• Collected material:
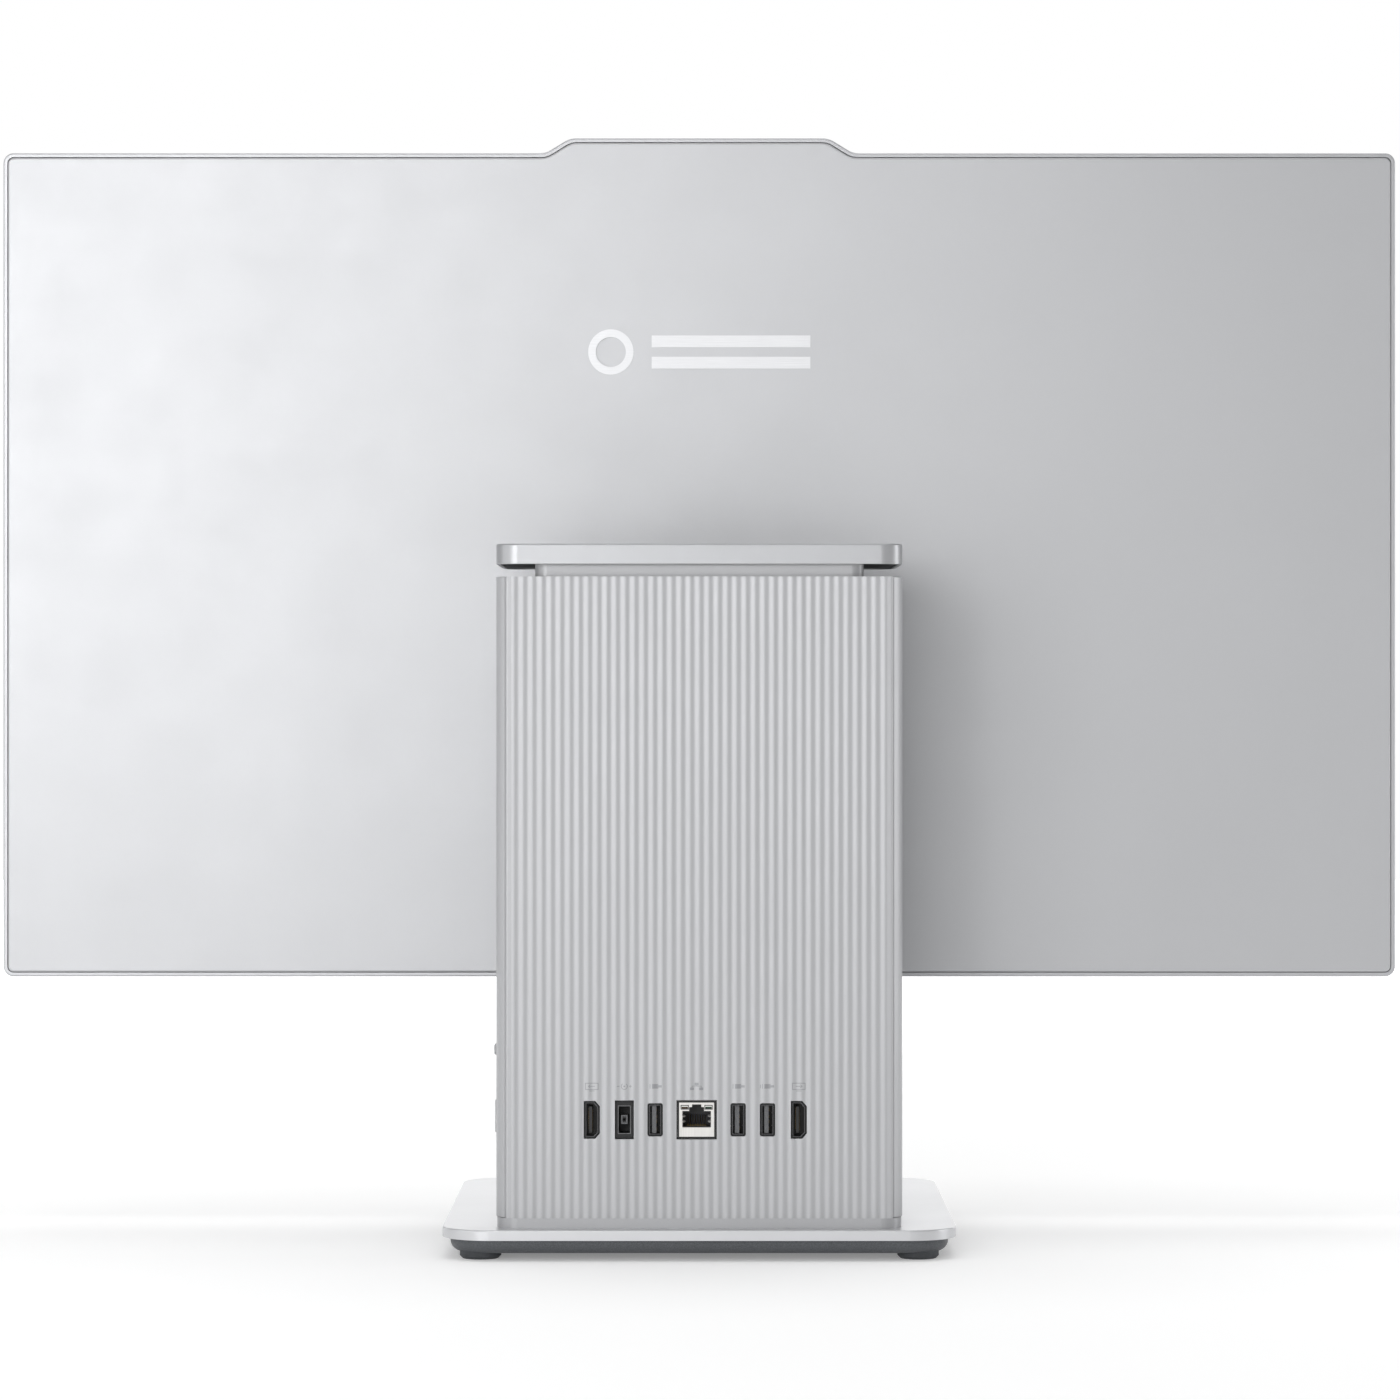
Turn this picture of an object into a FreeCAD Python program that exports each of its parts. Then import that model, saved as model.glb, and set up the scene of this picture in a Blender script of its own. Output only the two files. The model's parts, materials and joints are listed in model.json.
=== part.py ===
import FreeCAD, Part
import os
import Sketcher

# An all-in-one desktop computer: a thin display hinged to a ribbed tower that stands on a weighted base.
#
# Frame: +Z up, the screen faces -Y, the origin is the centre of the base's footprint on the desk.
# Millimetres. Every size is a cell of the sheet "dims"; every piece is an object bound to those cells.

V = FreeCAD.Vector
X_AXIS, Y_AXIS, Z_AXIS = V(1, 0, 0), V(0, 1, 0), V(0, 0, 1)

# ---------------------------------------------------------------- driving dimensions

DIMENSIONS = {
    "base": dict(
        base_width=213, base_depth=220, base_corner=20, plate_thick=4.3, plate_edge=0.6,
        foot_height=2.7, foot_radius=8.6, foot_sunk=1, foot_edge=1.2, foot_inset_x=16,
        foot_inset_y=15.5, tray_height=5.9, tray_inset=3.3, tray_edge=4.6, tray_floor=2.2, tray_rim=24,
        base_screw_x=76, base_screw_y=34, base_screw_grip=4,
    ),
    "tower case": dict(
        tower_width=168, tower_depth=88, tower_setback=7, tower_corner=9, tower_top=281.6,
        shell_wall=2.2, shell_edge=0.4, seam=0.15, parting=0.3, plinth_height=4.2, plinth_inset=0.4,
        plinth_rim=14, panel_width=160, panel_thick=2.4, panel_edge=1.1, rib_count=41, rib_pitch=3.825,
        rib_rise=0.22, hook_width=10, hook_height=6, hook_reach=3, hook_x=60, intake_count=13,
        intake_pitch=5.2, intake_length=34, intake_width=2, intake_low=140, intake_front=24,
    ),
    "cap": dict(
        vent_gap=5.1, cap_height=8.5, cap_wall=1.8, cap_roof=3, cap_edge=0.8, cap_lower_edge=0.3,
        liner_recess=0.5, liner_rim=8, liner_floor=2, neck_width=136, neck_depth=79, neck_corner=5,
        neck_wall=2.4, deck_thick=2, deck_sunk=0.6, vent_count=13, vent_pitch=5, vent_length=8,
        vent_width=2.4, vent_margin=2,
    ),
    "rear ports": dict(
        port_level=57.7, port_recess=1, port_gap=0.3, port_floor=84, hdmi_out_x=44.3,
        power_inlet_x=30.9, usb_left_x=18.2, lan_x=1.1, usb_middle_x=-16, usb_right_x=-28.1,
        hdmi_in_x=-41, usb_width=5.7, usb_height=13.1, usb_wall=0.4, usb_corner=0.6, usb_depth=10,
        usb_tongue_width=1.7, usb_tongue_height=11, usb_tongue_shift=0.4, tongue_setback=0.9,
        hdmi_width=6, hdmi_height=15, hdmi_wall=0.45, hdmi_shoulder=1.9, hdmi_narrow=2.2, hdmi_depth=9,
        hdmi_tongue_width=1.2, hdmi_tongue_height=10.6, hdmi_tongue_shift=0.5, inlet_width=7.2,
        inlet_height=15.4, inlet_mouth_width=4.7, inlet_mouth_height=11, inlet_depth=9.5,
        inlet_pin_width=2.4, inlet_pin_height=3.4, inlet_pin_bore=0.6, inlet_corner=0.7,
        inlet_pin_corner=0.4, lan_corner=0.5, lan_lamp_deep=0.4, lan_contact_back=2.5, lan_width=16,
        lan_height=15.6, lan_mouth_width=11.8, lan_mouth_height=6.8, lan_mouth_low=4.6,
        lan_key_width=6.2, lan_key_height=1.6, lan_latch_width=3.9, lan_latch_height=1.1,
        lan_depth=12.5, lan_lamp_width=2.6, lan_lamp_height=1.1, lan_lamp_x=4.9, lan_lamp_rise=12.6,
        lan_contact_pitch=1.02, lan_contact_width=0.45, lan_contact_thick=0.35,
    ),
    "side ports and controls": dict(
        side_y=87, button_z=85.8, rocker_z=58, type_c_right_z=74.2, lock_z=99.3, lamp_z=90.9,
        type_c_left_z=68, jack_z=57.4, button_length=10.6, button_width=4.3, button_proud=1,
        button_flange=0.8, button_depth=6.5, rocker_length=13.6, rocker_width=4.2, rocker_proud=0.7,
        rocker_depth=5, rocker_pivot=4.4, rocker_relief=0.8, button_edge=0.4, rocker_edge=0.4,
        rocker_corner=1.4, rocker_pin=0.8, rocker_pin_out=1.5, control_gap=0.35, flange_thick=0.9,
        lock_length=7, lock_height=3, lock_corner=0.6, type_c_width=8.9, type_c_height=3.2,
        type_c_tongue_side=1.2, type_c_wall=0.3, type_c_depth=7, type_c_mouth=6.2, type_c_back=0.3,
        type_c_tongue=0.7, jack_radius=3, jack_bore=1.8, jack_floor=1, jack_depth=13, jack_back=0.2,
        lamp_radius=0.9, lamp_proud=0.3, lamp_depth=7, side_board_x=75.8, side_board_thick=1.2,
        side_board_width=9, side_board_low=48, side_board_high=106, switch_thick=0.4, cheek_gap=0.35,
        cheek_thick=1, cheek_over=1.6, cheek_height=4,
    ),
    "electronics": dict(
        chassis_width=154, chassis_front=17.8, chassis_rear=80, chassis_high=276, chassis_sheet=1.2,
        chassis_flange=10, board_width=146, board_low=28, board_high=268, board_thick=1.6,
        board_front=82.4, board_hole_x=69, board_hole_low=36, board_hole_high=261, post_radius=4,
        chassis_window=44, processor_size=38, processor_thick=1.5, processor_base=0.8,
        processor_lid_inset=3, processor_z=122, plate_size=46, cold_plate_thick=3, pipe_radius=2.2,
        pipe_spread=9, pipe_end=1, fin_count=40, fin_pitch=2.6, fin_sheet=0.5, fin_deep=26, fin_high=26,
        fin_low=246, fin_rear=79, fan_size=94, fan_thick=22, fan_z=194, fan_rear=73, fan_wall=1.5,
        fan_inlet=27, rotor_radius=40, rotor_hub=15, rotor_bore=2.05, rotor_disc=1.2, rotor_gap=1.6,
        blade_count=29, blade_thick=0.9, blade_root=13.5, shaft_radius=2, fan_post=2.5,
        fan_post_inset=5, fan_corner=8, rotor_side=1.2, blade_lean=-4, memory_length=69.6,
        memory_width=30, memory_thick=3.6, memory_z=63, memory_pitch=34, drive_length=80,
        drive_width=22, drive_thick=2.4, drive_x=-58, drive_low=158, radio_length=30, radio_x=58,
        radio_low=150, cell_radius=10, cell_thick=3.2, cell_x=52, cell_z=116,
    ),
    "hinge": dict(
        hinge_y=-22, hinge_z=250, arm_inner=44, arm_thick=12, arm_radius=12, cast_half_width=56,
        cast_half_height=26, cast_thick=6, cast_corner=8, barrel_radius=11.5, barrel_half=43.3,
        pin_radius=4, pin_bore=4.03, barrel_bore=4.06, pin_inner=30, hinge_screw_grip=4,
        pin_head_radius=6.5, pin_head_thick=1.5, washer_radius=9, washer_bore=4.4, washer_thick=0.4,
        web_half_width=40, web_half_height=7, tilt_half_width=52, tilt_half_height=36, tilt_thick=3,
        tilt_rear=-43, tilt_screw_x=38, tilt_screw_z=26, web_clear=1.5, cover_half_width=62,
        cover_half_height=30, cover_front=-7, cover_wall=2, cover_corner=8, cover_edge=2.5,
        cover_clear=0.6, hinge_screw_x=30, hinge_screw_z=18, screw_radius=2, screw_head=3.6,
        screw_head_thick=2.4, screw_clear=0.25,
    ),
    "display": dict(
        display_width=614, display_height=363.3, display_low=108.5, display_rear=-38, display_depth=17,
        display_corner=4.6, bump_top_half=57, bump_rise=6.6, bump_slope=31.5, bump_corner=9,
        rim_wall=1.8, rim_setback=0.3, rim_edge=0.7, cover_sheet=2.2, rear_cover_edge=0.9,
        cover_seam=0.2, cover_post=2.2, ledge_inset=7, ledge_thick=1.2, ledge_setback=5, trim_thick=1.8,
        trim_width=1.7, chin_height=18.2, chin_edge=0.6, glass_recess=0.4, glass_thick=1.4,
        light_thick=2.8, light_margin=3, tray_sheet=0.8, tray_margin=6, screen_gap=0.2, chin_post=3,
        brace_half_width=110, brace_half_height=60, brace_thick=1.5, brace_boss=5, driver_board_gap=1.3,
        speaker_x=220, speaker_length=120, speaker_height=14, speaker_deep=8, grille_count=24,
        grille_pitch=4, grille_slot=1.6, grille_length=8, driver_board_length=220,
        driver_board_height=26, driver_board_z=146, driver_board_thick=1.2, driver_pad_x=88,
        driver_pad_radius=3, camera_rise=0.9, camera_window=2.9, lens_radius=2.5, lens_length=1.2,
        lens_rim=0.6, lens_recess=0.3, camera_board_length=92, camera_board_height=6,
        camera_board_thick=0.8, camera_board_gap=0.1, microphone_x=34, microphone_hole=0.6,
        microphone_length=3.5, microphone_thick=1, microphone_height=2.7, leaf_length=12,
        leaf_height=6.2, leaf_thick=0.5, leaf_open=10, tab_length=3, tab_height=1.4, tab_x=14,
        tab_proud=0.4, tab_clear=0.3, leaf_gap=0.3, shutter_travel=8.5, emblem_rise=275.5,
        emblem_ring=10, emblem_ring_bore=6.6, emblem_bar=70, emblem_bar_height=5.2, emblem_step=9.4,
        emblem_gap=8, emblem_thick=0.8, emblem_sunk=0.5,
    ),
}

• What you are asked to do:
Everything from the first line above up to and including the line that contains "X_AXIS, Y_AXIS, Z_AXIS" should be printed exactly; please print only that.

• Task response:
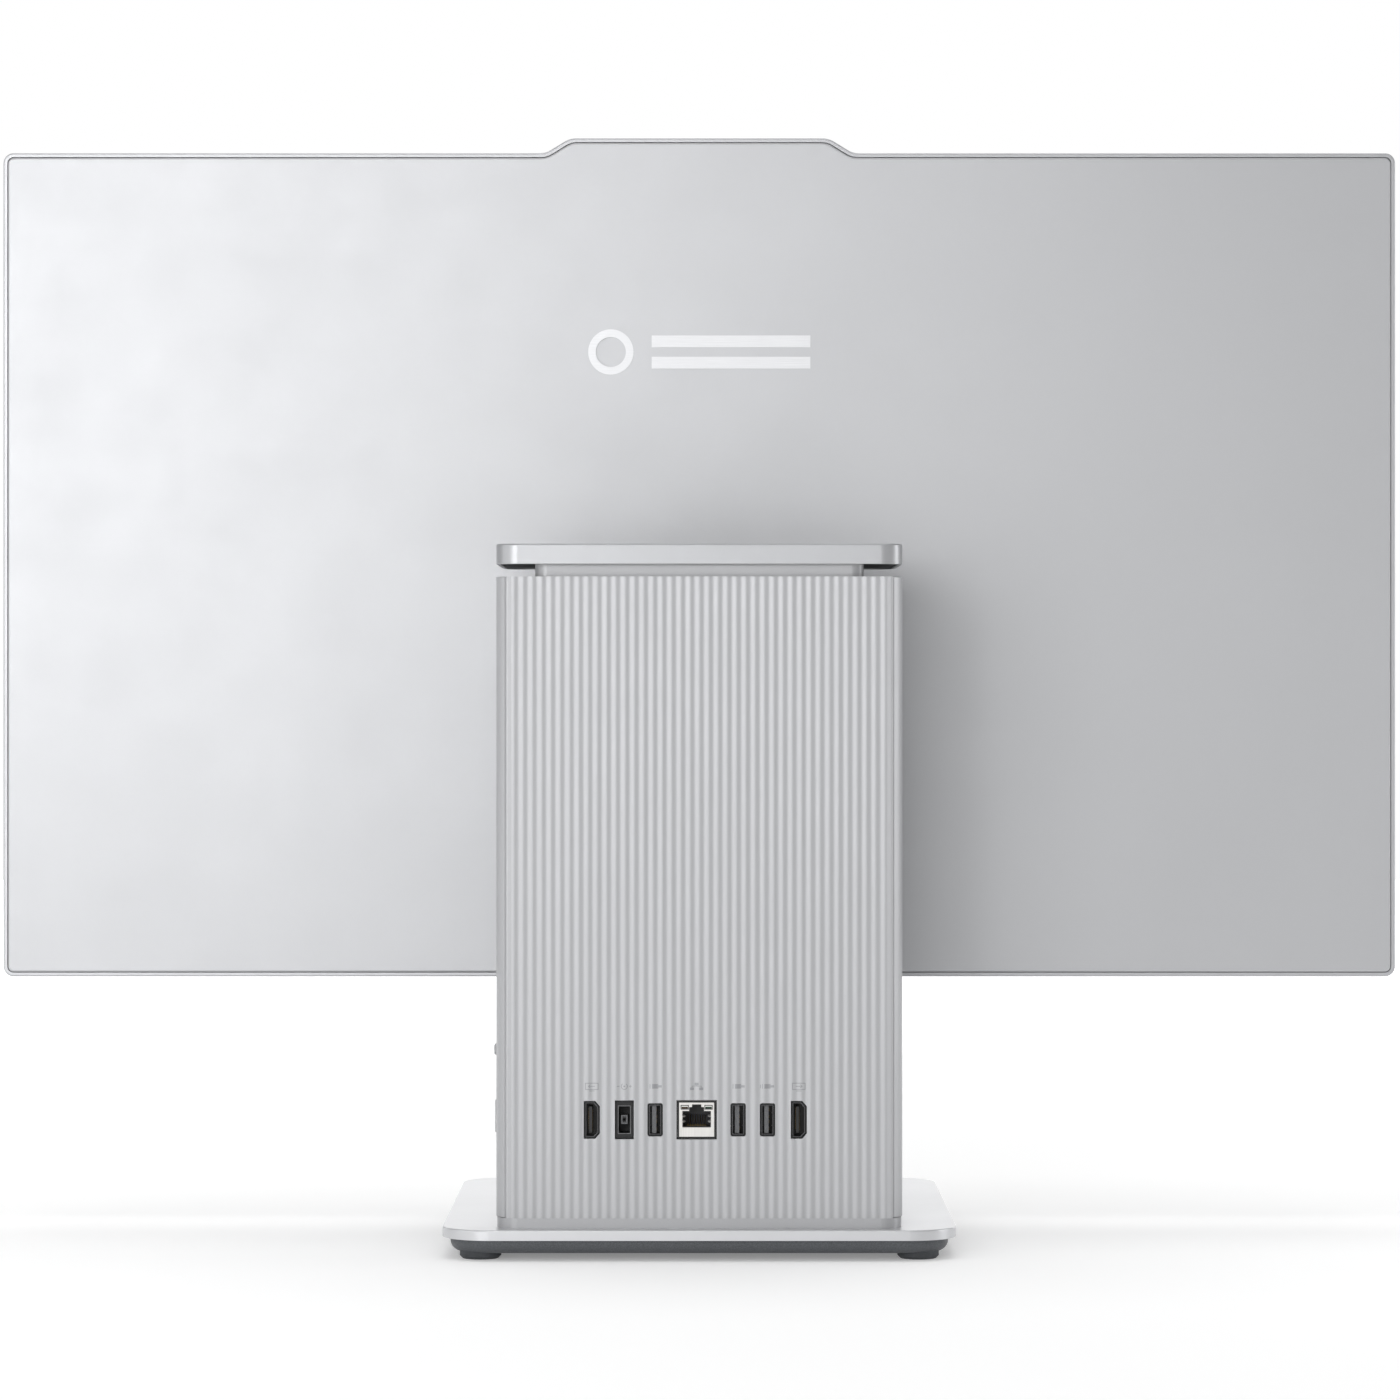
Turn this picture of an object into a FreeCAD Python program that exports each of its parts. Then import that model, saved as model.glb, and set up the scene of this picture in a Blender script of its own. Output only the two files. The model's parts, materials and joints are listed in model.json.
=== part.py ===
import FreeCAD, Part
import os
import Sketcher

# An all-in-one desktop computer: a thin display hinged to a ribbed tower that stands on a weighted base.
#
# Frame: +Z up, the screen faces -Y, the origin is the centre of the base's footprint on the desk.
# Millimetres. Every size is a cell of the sheet "dims"; every piece is an object bound to those cells.

V = FreeCAD.Vector
X_AXIS, Y_AXIS, Z_AXIS = V(1, 0, 0), V(0, 1, 0), V(0, 0, 1)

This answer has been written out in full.